Intriguingly at the beginning of the novel he tells the reader,


“At the time of this writing, I do not know whether I will live much longer, and you don’t know what I’m talking about”.


He tells the reader that he is one of the many people who are not good at being happy. He cannot put his finger on the reason though. He has a wife and a daughter. A daughter that he loves more than life. He has a house and fulfilling job, loves being a father. And yet despite all of this, he still has suicidal thoughts. Suicidal thoughts that he takes good care to hide from his family.


Zach has no problem telling the reader that he loves his daughter more than his wife. He knows that she makes him a better, kinder person. He believes that it is Sarah who has kept the family together and without her, he and his wife, Meg, may have separated.


Things first start to go wrong when his daughter, Sarah, misses a move in chess. Zach and his daughter would play regularly, his daughter being the much better player, the missed move, uncharacteristic.

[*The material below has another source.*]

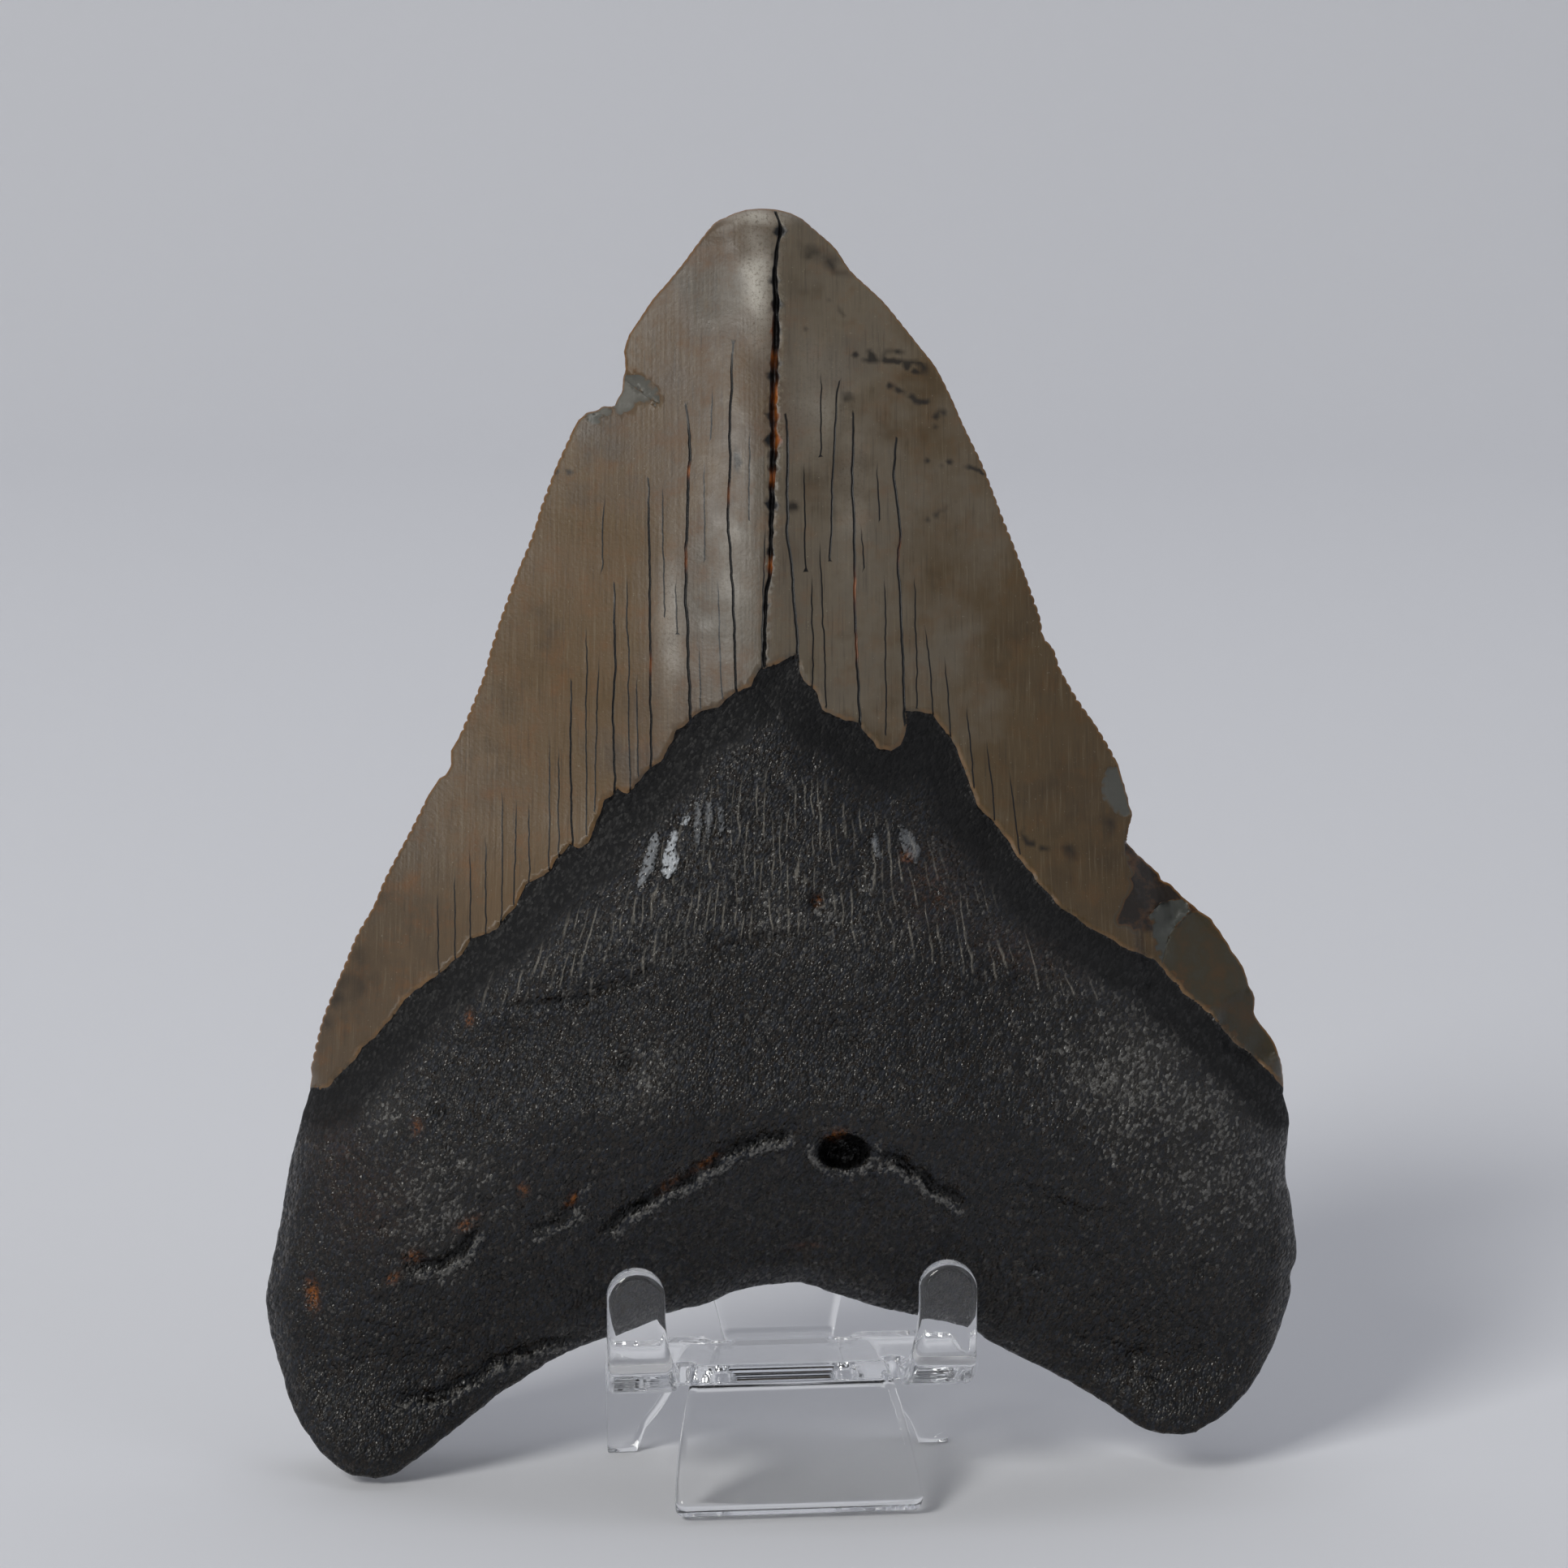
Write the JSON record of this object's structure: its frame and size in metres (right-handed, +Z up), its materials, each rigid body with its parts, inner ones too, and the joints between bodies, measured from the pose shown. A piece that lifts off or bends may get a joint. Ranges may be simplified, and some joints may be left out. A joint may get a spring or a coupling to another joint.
{
  "type": "fossil megalodon tooth on display stand",
  "caption": "Large fossil shark tooth with serrated enamel crown, dark bourlette and bilobed root, leaning upright on a small clear bent acrylic stand.",
  "frame": {"origin": "centre of the whole object's footprint box, on the surface it stands on", "axes": "+Z up, +X to the tooth's right seen from its lingual face, the lingual face looks towards -Y"},
  "size_m": [0.0896, 0.0342, 0.1083],
  "materials": {
    "fossil_tooth": "worn glossy enamel crown in brown and tan over black, matt, finely pitted root",
    "clear_acrylic": "clear, flame-polished edges"
  },
  "bodies": {
    "root": {"tooth": "fossil_tooth", "display_stand": "clear_acrylic"}
  },
  "joints": []
}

Then after receiving a bad mark on a test, Sarah confesses that she is not seeing well. A trip to the optometrist leaves the doctor just as baffled as them as to the problem. The doctor suggests that Sarah sees an ophthalmologist.


At the ophthalmologist's, Sarah falls into a type of seizure. A seizure that only lasts for a few seconds. Now the doctor refers Sarah to a neurologist.


Zach feels the worry about his daughter start to encroach on his mind, invading his thoughts with regularity.


“The worst feeling in the world is knowing your child is afraid, not startled or apprehensive as when about to take a test or ride a roller coaster but paralyzed by that icy cold in the pit of her stomach, confused because she suddenly believes her parents cannot make it all okay”.


He is wracked with guilt, guilt from feeling helpless to help Sarah.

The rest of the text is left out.